YOUR INSTRUCTIONS >>
Reproduce the listing below verbatim.

DATA SHOWN >>

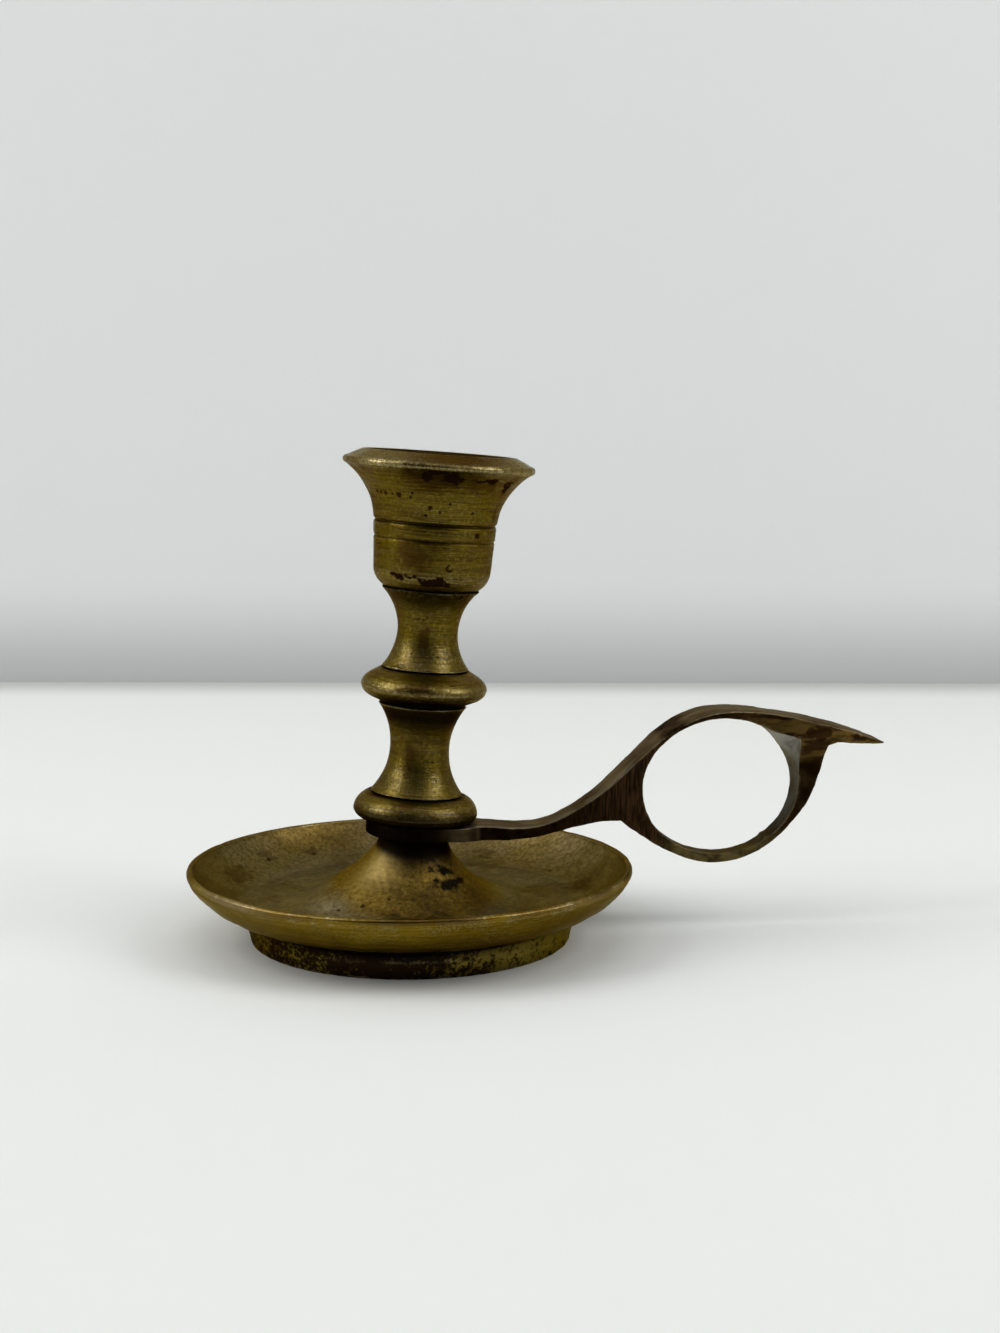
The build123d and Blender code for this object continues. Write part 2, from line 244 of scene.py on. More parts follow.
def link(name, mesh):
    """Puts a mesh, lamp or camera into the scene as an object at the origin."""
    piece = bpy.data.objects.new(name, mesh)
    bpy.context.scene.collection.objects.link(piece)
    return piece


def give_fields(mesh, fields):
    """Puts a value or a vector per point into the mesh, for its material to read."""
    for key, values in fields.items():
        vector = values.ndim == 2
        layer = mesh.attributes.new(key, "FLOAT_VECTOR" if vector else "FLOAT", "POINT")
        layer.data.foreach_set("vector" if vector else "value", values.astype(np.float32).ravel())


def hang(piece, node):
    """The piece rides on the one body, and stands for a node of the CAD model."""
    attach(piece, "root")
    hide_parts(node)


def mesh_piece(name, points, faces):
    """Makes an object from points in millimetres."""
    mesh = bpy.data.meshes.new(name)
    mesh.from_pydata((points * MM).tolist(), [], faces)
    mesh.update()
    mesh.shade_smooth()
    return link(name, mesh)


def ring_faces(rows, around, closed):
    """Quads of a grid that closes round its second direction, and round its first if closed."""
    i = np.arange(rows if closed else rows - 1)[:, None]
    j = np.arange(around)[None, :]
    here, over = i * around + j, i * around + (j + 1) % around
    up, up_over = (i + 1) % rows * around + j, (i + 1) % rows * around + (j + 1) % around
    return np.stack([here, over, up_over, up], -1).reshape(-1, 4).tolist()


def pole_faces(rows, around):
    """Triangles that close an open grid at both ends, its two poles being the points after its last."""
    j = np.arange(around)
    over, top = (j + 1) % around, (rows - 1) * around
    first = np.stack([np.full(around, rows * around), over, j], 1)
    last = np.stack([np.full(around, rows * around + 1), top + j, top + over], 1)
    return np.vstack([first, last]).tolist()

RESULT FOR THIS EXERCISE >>
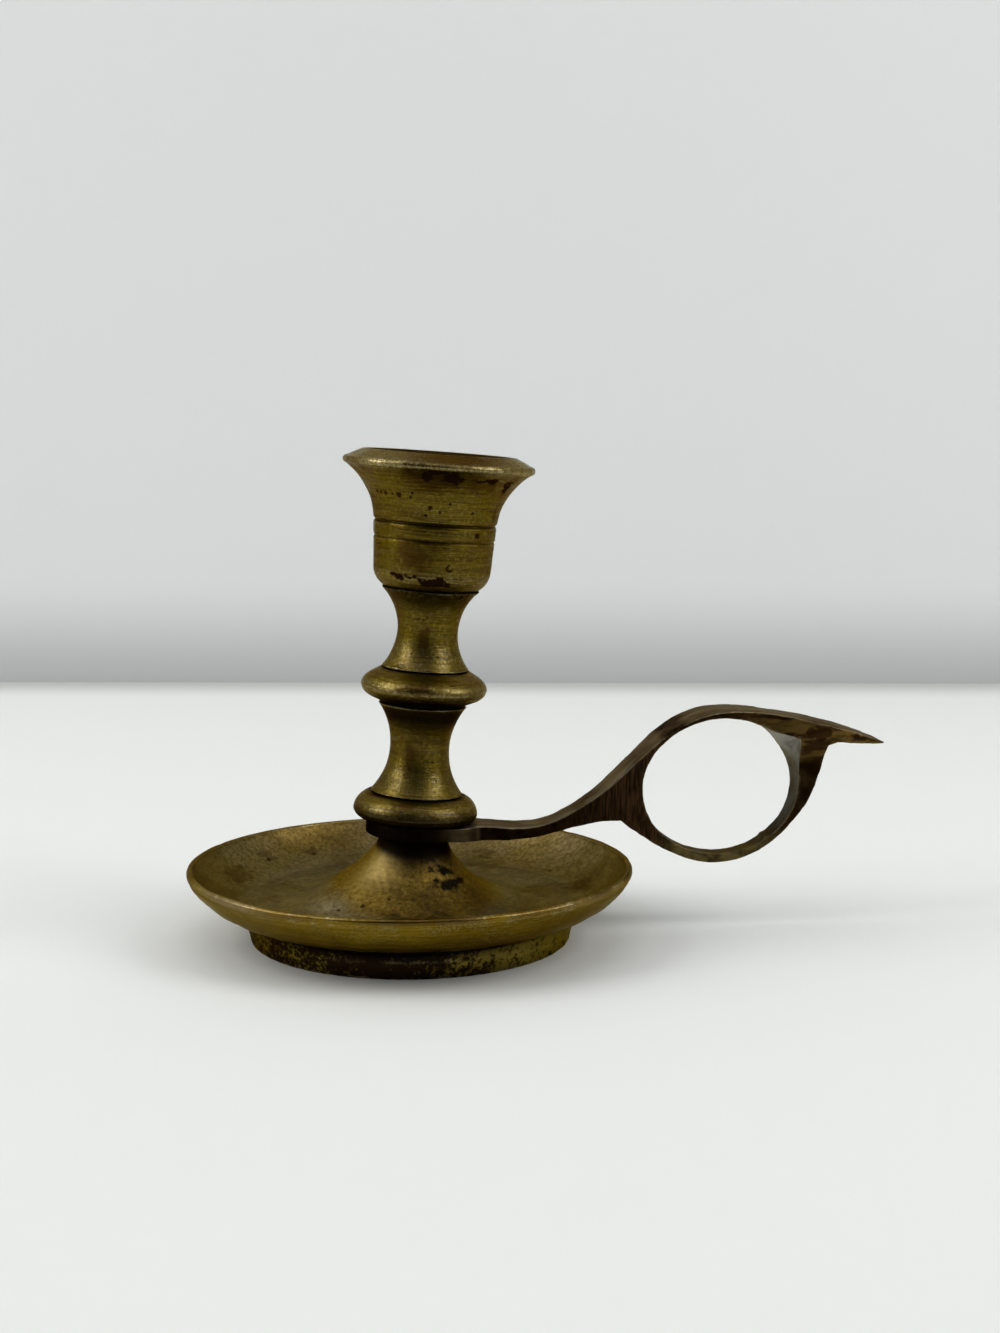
The build123d and Blender code for this object continues. Write part 2, from line 244 of scene.py on. More parts follow.
def link(name, mesh):
    """Puts a mesh, lamp or camera into the scene as an object at the origin."""
    piece = bpy.data.objects.new(name, mesh)
    bpy.context.scene.collection.objects.link(piece)
    return piece


def give_fields(mesh, fields):
    """Puts a value or a vector per point into the mesh, for its material to read."""
    for key, values in fields.items():
        vector = values.ndim == 2
        layer = mesh.attributes.new(key, "FLOAT_VECTOR" if vector else "FLOAT", "POINT")
        layer.data.foreach_set("vector" if vector else "value", values.astype(np.float32).ravel())


def hang(piece, node):
    """The piece rides on the one body, and stands for a node of the CAD model."""
    attach(piece, "root")
    hide_parts(node)


def mesh_piece(name, points, faces):
    """Makes an object from points in millimetres."""
    mesh = bpy.data.meshes.new(name)
    mesh.from_pydata((points * MM).tolist(), [], faces)
    mesh.update()
    mesh.shade_smooth()
    return link(name, mesh)


def ring_faces(rows, around, closed):
    """Quads of a grid that closes round its second direction, and round its first if closed."""
    i = np.arange(rows if closed else rows - 1)[:, None]
    j = np.arange(around)[None, :]
    here, over = i * around + j, i * around + (j + 1) % around
    up, up_over = (i + 1) % rows * around + j, (i + 1) % rows * around + (j + 1) % around
    return np.stack([here, over, up_over, up], -1).reshape(-1, 4).tolist()


def pole_faces(rows, around):
    """Triangles that close an open grid at both ends, its two poles being the points after its last."""
    j = np.arange(around)
    over, top = (j + 1) % around, (rows - 1) * around
    first = np.stack([np.full(around, rows * around), over, j], 1)
    last = np.stack([np.full(around, rows * around + 1), top + j, top + over], 1)
    return np.vstack([first, last]).tolist()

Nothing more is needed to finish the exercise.